Do microgreens regrow after cutting?
Most microgreens do not regrow after harvest — the plant has used all the energy stored in the seed. Pea shoots are the main exception — they often produce a second (smaller) harvest if cut above the lowest leaf node. For most varieties, compost the spent tray and start fresh. For continuous supply, start a new tray every 3-5 days (stagger planting).
What is the cheapest way to grow microgreens?
Use regular vegetable seeds bought in bulk (not expensive "microgreen" branded seeds — they are the same seeds). Buy sunflower seeds in bulk from a feed store ($2-3/lb vs $10+ for seed packets). Use any shallow container from your kitchen (takeout containers, baking pans, even egg cartons). Potting soil from a garden center costs $5-10 and lasts for dozens of trays. Total startup cost: under $10.
How much light do microgreens need?
Microgreens need 4-6 hours of direct sunlight (south-facing window) or 12-16 hours under grow lights. During the blackout germination phase (first 2-4 days), they need no light at all. After uncovering, consistent bright light produces compact, green, flavorful microgreens. Insufficient light causes leggy, pale, weak growth. A basic $15-20 LED shop light works perfectly as a grow light.

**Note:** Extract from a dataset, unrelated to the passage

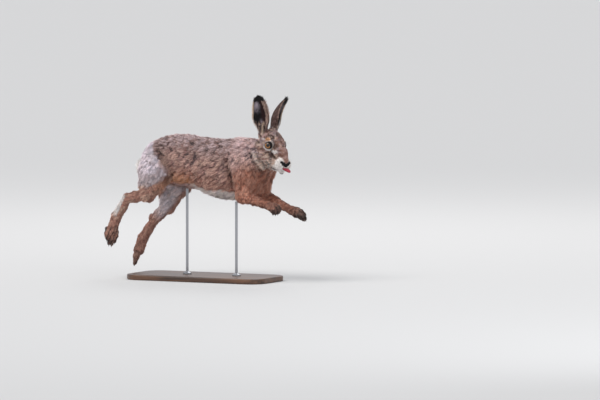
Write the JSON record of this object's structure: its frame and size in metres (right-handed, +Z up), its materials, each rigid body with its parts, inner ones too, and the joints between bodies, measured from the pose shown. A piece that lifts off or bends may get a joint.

Can I grow microgreens year-round?
Absolutely — this is one of the biggest advantages of microgreens. Since they grow indoors on a windowsill or under lights, season does not matter. You can grow fresh microgreens in January just as easily as July. This makes them the perfect winter gardening project and a reliable source of fresh greens when your outdoor garden is dormant.